> _DIRECTIONS FOR THIS TASK_:
The records below hold a stretch from the line with "The FreeCAD and" through the line with "return thread.depth *"; return exactly those lines, ends included, and nothing more.

> _RECORDS FOR PROCESSING_:
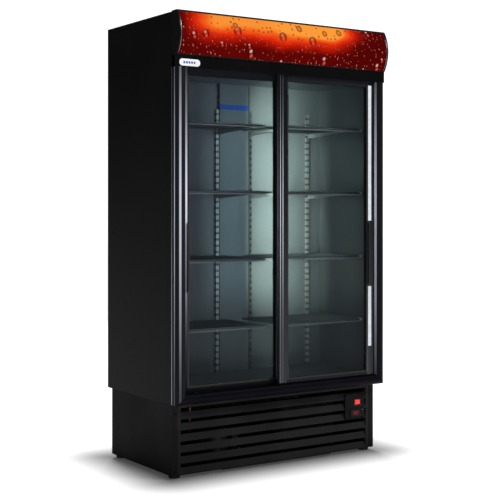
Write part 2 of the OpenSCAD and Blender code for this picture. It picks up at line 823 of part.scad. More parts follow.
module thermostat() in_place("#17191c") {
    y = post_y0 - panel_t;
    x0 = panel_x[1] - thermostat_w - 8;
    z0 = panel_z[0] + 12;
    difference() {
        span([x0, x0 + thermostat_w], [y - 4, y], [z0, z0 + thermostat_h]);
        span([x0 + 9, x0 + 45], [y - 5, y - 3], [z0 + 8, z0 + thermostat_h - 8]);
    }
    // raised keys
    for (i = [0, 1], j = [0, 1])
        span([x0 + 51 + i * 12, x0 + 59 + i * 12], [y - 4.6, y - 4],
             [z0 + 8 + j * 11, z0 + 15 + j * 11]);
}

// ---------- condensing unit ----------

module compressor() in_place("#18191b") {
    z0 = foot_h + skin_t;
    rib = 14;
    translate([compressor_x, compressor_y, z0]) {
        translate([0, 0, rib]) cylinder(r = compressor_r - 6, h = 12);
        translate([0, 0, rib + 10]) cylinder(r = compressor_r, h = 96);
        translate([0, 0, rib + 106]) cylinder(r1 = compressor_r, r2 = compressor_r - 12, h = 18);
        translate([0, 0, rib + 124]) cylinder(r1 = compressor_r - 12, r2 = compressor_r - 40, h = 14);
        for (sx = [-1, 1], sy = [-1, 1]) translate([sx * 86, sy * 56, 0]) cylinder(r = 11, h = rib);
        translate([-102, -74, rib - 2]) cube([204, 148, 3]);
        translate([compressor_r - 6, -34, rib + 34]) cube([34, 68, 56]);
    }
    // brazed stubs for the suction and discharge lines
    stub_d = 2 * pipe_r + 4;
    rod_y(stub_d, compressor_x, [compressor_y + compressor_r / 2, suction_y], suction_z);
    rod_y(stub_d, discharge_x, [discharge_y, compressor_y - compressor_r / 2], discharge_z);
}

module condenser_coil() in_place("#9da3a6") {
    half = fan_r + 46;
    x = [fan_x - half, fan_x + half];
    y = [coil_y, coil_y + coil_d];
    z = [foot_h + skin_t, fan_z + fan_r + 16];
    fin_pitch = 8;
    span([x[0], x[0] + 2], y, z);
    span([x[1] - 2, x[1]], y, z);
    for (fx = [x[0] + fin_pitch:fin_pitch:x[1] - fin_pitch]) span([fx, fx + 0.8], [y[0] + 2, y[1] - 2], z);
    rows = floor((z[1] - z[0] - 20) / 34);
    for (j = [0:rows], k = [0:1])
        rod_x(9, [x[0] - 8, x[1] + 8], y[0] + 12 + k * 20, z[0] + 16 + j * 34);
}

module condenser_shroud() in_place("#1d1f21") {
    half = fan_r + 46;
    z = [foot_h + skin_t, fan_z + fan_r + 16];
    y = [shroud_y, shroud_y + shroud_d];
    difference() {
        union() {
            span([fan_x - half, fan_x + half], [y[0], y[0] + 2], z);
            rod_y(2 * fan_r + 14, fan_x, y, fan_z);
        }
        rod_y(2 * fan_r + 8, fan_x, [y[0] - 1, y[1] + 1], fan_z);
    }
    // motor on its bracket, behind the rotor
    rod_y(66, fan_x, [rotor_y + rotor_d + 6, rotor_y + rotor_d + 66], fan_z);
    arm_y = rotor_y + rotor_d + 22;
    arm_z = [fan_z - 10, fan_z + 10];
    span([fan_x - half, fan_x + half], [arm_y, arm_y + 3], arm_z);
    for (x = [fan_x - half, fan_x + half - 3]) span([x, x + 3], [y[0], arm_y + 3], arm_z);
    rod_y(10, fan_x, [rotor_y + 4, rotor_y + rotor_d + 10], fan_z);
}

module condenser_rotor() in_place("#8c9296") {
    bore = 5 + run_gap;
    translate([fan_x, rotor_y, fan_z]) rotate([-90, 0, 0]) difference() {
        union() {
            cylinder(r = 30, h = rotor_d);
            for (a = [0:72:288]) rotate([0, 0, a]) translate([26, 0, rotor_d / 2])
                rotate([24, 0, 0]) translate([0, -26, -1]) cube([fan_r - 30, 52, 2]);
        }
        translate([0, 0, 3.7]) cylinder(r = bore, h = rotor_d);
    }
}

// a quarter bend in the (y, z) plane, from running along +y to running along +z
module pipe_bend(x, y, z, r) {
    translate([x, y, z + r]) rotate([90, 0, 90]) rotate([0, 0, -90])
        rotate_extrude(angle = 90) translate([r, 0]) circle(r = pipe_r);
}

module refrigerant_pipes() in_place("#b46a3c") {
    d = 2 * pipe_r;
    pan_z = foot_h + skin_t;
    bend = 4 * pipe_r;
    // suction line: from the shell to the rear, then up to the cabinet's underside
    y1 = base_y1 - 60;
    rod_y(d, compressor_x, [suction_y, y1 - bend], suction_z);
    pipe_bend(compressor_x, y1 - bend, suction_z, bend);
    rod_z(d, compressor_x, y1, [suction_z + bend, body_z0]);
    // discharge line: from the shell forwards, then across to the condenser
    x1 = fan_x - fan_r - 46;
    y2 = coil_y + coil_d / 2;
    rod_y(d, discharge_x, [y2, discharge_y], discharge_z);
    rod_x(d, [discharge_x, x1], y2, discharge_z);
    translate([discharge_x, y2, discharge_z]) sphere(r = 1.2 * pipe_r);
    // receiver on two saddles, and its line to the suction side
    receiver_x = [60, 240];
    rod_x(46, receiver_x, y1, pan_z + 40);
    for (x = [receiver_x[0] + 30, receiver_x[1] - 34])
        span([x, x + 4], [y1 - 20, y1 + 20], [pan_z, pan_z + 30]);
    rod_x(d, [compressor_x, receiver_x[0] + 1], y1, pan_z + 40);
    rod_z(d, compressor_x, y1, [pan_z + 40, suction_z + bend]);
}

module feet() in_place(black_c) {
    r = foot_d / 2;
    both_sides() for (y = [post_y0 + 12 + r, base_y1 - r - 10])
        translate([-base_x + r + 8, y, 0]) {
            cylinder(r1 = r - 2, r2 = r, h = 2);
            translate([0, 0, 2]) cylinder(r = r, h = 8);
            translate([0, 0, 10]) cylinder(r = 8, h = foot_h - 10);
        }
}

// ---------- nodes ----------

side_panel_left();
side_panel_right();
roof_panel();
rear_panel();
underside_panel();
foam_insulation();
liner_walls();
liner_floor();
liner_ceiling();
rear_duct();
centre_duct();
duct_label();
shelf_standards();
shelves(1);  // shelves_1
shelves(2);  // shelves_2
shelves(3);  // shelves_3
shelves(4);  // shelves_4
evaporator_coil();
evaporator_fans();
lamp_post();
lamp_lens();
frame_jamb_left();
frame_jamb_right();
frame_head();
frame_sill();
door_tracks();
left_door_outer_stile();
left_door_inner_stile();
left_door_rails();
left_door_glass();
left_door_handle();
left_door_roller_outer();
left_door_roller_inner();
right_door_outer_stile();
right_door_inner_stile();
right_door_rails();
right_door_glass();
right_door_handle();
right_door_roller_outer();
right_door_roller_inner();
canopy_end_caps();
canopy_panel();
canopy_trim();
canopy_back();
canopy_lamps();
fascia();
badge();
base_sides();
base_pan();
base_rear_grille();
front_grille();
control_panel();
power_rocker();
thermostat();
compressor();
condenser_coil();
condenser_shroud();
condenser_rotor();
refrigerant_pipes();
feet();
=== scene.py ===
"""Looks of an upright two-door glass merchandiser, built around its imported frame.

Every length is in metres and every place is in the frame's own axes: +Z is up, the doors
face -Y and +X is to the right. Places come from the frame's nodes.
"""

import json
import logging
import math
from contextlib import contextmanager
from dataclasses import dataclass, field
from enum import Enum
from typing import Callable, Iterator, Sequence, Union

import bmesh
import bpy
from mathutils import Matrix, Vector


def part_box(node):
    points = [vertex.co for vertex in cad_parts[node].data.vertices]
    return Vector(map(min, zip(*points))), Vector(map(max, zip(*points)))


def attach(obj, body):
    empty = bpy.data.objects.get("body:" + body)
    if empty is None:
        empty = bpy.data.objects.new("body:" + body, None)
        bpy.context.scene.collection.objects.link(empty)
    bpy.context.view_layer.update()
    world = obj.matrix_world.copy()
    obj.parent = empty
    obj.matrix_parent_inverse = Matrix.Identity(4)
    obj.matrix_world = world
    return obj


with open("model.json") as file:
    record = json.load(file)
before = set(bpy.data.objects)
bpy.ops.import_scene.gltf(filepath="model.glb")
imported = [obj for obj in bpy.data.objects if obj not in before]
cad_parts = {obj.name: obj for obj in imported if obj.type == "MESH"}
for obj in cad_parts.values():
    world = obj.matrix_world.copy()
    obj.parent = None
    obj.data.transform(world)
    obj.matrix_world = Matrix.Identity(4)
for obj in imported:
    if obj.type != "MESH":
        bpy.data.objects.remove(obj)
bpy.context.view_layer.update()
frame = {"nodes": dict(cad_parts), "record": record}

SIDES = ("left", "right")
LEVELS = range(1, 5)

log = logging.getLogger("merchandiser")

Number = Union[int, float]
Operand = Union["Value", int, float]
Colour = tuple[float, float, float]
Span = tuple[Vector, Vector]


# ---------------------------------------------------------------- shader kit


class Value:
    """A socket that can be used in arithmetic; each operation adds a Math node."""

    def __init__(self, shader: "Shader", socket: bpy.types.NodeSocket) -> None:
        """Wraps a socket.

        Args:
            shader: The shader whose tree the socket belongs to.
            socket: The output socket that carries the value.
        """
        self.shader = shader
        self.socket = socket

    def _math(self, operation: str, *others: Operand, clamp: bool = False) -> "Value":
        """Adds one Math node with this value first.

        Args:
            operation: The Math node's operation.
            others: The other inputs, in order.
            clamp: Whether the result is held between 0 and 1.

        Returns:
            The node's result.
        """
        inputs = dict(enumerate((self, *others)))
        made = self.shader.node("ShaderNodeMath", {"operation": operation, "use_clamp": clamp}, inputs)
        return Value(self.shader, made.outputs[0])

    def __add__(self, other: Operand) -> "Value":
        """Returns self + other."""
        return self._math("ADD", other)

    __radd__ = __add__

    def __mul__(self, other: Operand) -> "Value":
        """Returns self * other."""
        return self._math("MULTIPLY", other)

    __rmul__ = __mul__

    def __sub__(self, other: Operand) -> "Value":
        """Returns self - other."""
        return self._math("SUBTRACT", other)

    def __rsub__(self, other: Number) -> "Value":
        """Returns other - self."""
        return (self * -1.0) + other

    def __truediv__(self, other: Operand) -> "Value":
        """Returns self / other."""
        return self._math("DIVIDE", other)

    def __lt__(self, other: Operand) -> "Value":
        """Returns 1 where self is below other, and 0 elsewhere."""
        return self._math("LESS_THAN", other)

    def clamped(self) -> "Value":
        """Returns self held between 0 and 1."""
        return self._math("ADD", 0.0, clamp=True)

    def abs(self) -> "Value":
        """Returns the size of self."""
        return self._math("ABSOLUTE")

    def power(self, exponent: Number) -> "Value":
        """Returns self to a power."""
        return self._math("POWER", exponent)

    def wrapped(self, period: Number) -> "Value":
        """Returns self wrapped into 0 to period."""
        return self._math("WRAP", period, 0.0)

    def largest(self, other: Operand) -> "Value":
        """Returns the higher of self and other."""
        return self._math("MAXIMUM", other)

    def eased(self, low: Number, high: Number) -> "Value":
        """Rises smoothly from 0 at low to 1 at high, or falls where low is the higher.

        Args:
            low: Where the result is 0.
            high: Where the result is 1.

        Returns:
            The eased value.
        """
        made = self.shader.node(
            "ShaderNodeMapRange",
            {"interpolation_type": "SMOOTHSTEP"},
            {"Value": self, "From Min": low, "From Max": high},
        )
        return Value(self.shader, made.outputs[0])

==

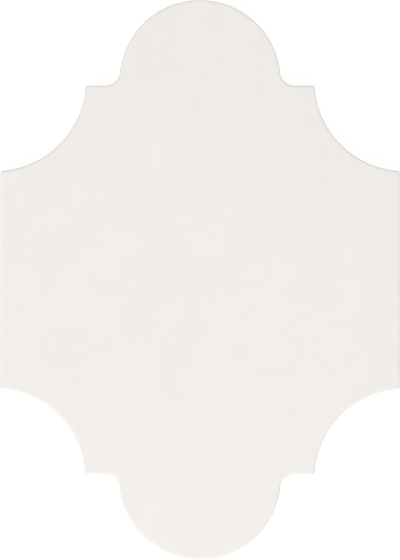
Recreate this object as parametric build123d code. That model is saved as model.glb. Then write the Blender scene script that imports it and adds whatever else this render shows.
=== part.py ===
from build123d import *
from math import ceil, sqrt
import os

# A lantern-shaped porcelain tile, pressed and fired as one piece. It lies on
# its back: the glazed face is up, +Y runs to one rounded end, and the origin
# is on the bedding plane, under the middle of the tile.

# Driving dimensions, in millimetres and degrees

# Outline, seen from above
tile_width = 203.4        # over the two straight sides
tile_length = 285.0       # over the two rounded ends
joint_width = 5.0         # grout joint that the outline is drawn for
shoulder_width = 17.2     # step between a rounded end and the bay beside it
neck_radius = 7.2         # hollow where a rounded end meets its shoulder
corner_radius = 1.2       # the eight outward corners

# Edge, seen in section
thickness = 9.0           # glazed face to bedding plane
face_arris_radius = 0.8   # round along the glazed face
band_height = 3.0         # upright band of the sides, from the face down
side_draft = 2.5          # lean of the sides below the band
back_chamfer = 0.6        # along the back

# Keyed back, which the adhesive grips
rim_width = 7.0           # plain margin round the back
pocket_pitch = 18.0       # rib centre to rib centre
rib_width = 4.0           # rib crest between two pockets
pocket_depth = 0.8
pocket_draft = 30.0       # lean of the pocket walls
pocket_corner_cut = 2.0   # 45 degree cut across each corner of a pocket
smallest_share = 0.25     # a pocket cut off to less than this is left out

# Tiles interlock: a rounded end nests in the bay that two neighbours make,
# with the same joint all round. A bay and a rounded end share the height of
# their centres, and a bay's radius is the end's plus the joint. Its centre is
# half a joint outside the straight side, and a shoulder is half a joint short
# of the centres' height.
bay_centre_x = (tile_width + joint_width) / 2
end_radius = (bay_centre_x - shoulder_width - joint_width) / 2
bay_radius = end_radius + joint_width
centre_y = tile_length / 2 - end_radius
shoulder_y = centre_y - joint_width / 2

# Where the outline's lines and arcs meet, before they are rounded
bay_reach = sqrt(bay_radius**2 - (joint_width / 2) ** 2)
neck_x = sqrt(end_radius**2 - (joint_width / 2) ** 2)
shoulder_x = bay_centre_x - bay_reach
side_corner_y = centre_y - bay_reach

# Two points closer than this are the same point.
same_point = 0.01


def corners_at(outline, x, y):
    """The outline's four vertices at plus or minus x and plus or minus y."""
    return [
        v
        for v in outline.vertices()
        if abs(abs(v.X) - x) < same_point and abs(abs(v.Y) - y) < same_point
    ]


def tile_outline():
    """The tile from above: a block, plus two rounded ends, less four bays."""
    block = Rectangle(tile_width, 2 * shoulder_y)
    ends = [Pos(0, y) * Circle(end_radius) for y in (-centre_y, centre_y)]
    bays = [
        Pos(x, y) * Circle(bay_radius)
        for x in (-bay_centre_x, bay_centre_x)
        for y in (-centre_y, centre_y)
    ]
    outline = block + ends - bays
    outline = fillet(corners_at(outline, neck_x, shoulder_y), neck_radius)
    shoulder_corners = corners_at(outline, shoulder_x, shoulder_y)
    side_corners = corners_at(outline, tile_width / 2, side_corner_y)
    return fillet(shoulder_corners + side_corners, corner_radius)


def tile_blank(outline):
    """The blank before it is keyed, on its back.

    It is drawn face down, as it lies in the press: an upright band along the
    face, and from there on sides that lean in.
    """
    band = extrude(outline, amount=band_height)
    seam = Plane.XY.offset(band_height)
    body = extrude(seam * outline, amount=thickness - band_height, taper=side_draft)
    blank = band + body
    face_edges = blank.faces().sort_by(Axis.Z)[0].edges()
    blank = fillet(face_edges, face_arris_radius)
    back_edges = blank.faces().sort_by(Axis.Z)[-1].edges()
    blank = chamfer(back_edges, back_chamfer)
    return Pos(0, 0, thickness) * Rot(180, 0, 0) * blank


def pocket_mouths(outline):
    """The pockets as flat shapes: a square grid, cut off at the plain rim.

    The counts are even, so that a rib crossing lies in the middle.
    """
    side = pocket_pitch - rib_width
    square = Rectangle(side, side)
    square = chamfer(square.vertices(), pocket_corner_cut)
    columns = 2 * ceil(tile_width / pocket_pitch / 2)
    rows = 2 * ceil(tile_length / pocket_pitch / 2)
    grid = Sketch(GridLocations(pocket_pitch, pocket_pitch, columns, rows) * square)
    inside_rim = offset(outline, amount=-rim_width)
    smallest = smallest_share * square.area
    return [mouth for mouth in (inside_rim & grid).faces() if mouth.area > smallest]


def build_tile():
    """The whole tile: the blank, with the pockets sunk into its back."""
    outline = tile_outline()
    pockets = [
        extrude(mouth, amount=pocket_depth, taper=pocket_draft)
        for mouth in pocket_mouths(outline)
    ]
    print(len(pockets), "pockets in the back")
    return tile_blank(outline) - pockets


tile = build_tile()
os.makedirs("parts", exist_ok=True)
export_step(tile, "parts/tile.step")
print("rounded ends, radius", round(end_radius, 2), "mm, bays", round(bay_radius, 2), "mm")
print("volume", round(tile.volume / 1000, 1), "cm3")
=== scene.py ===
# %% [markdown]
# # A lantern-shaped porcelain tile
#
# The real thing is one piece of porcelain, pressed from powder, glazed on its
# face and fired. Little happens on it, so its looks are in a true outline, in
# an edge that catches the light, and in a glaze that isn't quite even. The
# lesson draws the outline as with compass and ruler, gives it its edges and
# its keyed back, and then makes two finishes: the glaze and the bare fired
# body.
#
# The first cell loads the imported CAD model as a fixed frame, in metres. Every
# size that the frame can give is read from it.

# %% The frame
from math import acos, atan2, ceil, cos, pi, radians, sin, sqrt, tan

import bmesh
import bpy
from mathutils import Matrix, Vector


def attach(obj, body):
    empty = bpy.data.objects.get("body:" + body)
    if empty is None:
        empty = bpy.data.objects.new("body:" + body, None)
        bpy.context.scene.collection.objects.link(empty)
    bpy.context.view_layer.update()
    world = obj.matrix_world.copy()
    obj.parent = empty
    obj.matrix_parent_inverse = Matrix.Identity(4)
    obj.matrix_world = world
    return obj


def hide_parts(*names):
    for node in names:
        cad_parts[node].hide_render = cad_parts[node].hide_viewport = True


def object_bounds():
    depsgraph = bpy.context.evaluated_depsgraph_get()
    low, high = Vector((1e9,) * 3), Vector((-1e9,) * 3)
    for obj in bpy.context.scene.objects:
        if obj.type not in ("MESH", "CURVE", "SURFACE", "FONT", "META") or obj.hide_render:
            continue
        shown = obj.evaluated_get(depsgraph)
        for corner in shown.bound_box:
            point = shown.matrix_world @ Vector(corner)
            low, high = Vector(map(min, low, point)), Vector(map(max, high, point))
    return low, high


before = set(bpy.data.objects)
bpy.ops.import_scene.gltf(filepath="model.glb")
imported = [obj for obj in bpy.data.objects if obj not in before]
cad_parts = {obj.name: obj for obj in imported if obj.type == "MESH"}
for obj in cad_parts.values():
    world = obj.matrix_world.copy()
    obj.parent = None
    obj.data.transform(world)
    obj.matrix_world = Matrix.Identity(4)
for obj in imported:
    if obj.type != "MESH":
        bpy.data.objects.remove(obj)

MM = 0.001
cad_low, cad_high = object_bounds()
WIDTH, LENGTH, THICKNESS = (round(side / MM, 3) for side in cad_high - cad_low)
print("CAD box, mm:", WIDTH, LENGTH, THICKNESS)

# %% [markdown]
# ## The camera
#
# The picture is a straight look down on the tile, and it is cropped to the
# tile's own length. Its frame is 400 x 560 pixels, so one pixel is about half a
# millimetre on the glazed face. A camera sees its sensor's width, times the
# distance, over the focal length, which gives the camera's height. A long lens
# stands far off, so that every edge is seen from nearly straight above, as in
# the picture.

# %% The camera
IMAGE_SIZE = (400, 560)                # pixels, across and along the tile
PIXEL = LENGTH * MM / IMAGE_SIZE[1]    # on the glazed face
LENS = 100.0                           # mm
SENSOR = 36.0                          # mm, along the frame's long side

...

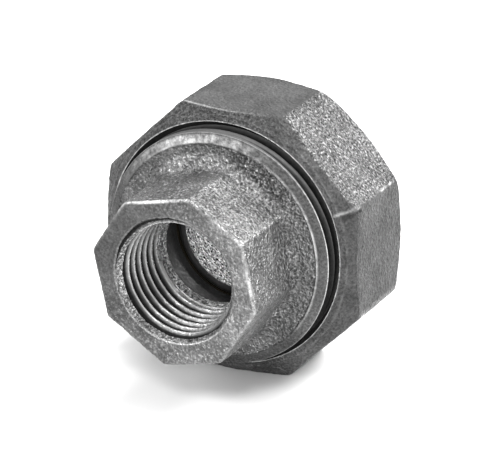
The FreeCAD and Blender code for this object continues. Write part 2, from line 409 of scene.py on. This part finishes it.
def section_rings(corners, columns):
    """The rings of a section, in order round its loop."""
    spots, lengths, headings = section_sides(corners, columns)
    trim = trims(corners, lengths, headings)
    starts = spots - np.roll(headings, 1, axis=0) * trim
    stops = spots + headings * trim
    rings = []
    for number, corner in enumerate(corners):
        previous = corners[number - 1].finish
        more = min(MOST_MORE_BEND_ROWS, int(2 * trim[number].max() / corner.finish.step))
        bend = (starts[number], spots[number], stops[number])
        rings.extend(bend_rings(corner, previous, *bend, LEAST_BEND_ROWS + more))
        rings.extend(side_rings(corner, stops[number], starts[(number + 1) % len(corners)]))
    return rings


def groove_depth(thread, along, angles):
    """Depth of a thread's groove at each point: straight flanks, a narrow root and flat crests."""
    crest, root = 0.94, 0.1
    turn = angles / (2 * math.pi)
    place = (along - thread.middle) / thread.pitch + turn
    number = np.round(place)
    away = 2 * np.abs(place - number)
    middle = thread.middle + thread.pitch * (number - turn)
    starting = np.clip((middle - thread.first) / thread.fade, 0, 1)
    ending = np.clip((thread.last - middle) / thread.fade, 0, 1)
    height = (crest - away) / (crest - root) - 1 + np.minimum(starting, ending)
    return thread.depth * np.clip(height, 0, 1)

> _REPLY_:
The FreeCAD and Blender code for this object continues. Write part 2, from line 409 of scene.py on. This part finishes it.
def section_rings(corners, columns):
    """The rings of a section, in order round its loop."""
    spots, lengths, headings = section_sides(corners, columns)
    trim = trims(corners, lengths, headings)
    starts = spots - np.roll(headings, 1, axis=0) * trim
    stops = spots + headings * trim
    rings = []
    for number, corner in enumerate(corners):
        previous = corners[number - 1].finish
        more = min(MOST_MORE_BEND_ROWS, int(2 * trim[number].max() / corner.finish.step))
        bend = (starts[number], spots[number], stops[number])
        rings.extend(bend_rings(corner, previous, *bend, LEAST_BEND_ROWS + more))
        rings.extend(side_rings(corner, stops[number], starts[(number + 1) % len(corners)]))
    return rings


def groove_depth(thread, along, angles):
    """Depth of a thread's groove at each point: straight flanks, a narrow root and flat crests."""
    crest, root = 0.94, 0.1
    turn = angles / (2 * math.pi)
    place = (along - thread.middle) / thread.pitch + turn
    number = np.round(place)
    away = 2 * np.abs(place - number)
    middle = thread.middle + thread.pitch * (number - turn)
    starting = np.clip((middle - thread.first) / thread.fade, 0, 1)
    ending = np.clip((thread.last - middle) / thread.fade, 0, 1)
    height = (crest - away) / (crest - root) - 1 + np.minimum(starting, ending)
    return thread.depth * np.clip(height, 0, 1)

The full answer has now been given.